The Ol’ F-Word Debate

Does is matter if women identify as feminist or is just important that they live feminist values?
It’s a question that has haunted the movement for ages. It came up quite a bit for me when I was teaching gender studies at Hunter College. I could see that I was reaching the young women in men in my class–that they were moved to think about race and sex as constructs, sexism in the workplace, rape, sexuality as a spectrum not a binary (in other words, they were really “getting it”)–but few of them left my class wearing the feminist label proudly on their sleeves. Did I fail? Or was it enough that they were thinking and acting like feminists?
As I’ve been speaking at college campuses around the country about my book, I’m running into the same questions. I always argue that being involved in feminism is one of the solutions to the crisis of self-hatred and eating disordered behavior in this country (basically that having a systemic lens to apply to all of this personal suffering can be totally healing and liberating). And sometimes “the kids these days” seem to embrace my point. Some ladies at Illinois College in Jacksonville, IL (home of the first ferris wheel) started a feminist group on campus after I was there (yeahyeahyeah). Sometimes, they take their own creative spin on it…

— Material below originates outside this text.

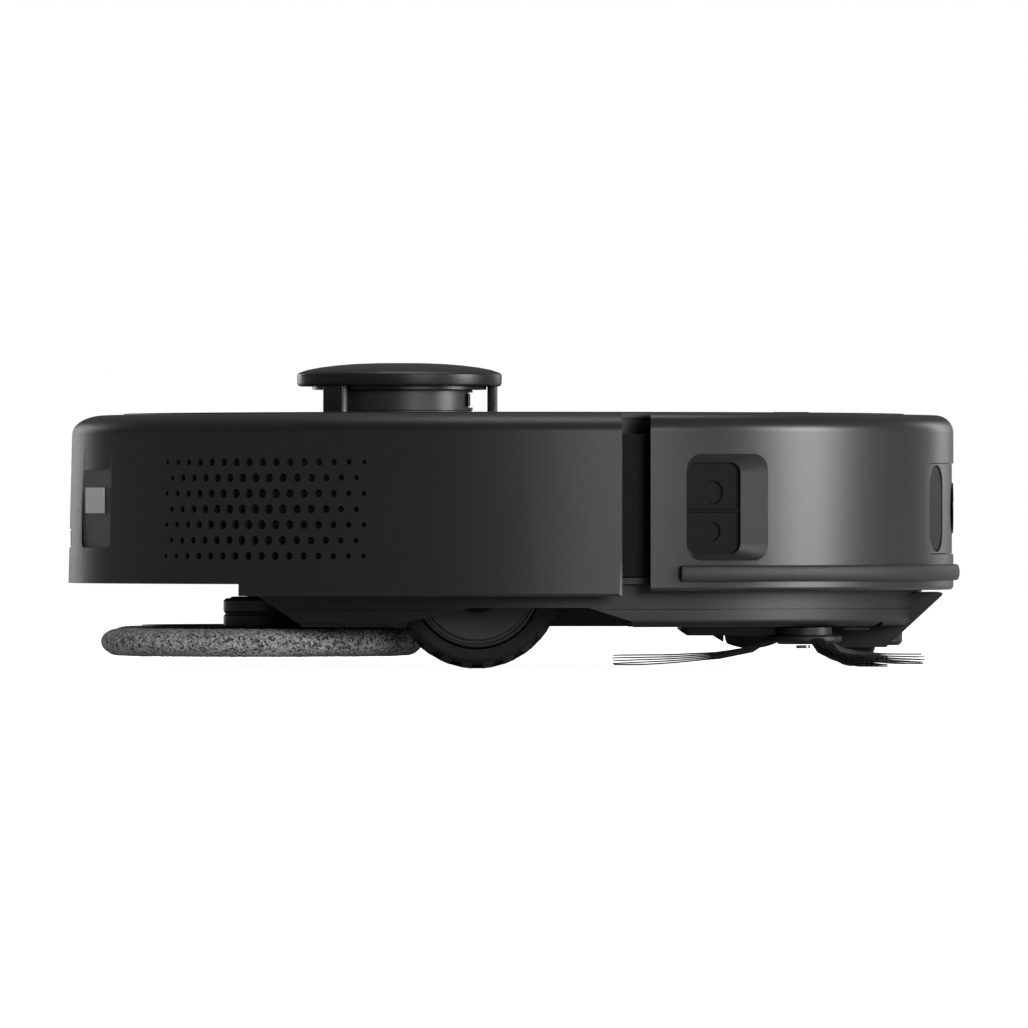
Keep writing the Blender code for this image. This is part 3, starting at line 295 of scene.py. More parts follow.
def turned(profile, closed=True, steps=192, centre=(0, 0, 0), axis=(0, 0, 1)):
    """A profile of (radius, height) points spun round an axis through the centre."""
    work = bmesh.new()
    middle = Vector(centre)
    side = Vector((1, 0, 0))
    points = [middle + side * r + Vector(axis) * h for r, h in profile]
    verts, edges = (loop_of if closed else line_of)(work, points)
    bmesh.ops.spin(work, geom=verts + edges, cent=middle, axis=axis, angle=math.tau, steps=steps,
                   use_merge=True)
    bmesh.ops.remove_doubles(work, verts=work.verts, dist=0.002 * MM)
    bmesh.ops.recalc_face_normals(work, faces=work.faces)
    return work


def slab(points, depth):
    """A flat outline filled and extruded along the depth vector."""
    work = bmesh.new()
    _, edges = loop_of(work, points)
    face = bmesh.ops.contextual_create(work, geom=edges)["faces"]
    raised = bmesh.ops.extrude_face_region(work, geom=face)
    lifted = [g for g in raised["geom"] if isinstance(g, bmesh.types.BMVert)]
    bmesh.ops.translate(work, vec=depth, verts=lifted)
    bmesh.ops.recalc_face_normals(work, faces=work.faces)
    return work


def block(low, high):
    """A box between two corners."""
    work = bmesh.new()
    bmesh.ops.create_cube(work, size=1.0)
    low, high = Vector(low), Vector(high)
    bmesh.ops.scale(work, vec=high - low, verts=work.verts)
    bmesh.ops.translate(work, vec=(high + low) / 2, verts=work.verts)
    return work


def arc(cx, cy, rx, ry, start, end, count):
    """Points on an ellipse's arc, angles in degrees."""
    turns = [math.radians(start + (end - start) * i / count) for i in range(count + 1)]
    return [(cx + rx * math.cos(t), cy + ry * math.sin(t)) for t in turns]


def rounded(half_w, low, high, r, count=6):
    """A rectangle with round corners, as (across, up) points."""
    points = arc(half_w - r, high - r, r, r, 0, 90, count) + arc(r - half_w, high - r, r, r, 90, 180, count)
    return points + arc(r - half_w, low + r, r, r, 180, 270, count) + arc(half_w - r, low + r, r, r, 270,
            360, count)


def solid(name, work):
    """An object of this bmesh, at the origin."""
    mesh = bpy.data.meshes.new(name)
    work.to_mesh(mesh)
    work.free()
    made = bpy.data.objects.new(name, mesh)
    bpy.context.scene.collection.objects.link(made)
    return made


def applied(piece):
    """Makes the piece's modifiers part of its mesh."""
    graph = bpy.context.evaluated_depsgraph_get()
    mesh = bpy.data.meshes.new_from_object(piece.evaluated_get(graph))
    piece.modifiers.clear()
    piece.data = mesh
    return piece


def carve(piece, *cutters, operation="DIFFERENCE"):
    """Cuts each bmesh out of the piece, or joins or keeps what they share."""
    for cutter in cutters:
        helper = solid("cutter", cutter)
        step = piece.modifiers.new("carve", "BOOLEAN")
        step.operation = operation
        step.object = helper
        applied(piece)
        bpy.data.objects.remove(helper, do_unlink=True)
    return piece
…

I was at Princeton recently and one of my student guides was the fabulous and brilliant Chloe Angyal. Not only is she studying sociology and thinking about working in public health, but she had great cowgirl boots and an Australian accent (swoon). Anyway, we’re new best friends. She sent me this link to a piece she wrote called “How to be a feminist without anyone knowing.” In it, she claims that she is “a self-confessed raging feminist,” that she doesn’t “think anyone should be ashamed of the label.” At the same time, she writes, “I can understand how many women are not quite ready for it yet.” She then goes on to detail five great feminist mindsets/actions for the “I’m not a feminist but…” types that don’t involve truly coming out as feminists.
Okay, so what do we think? Obviously the best case scenario is girls and women around the world embracing the term and being raging, out, joyful feminists. BUT, given that best case scenario isn’t always possible, is this a good alternative perspective? Will thinking and acting like a feminist long enough lead closeted ladies into the light? Does it matter–really and truly–if they ever embrace the label as long as they’re contributing to the movement? (I think it does, but I’m asking for fancy rhetorical effect).
There’s this other book out, I don’t know if you’ve heard of it, called Full Frontal Feminism. Um, obviously FFF is–in part–an argument for why young women should and need to embrace the label. And what a wildly successful argument it has been! I run into young women all the time who say that the book turned them into out feminists, that they named their clubs on campus “Full Frontal Feminism” in honor of their awakening etc. (Go Jess, go Jess, go go go Jess!)
But what about those gals who are still hanging out in the in-between? Must we convince them to take the label or is it enough that they’re down for the cause?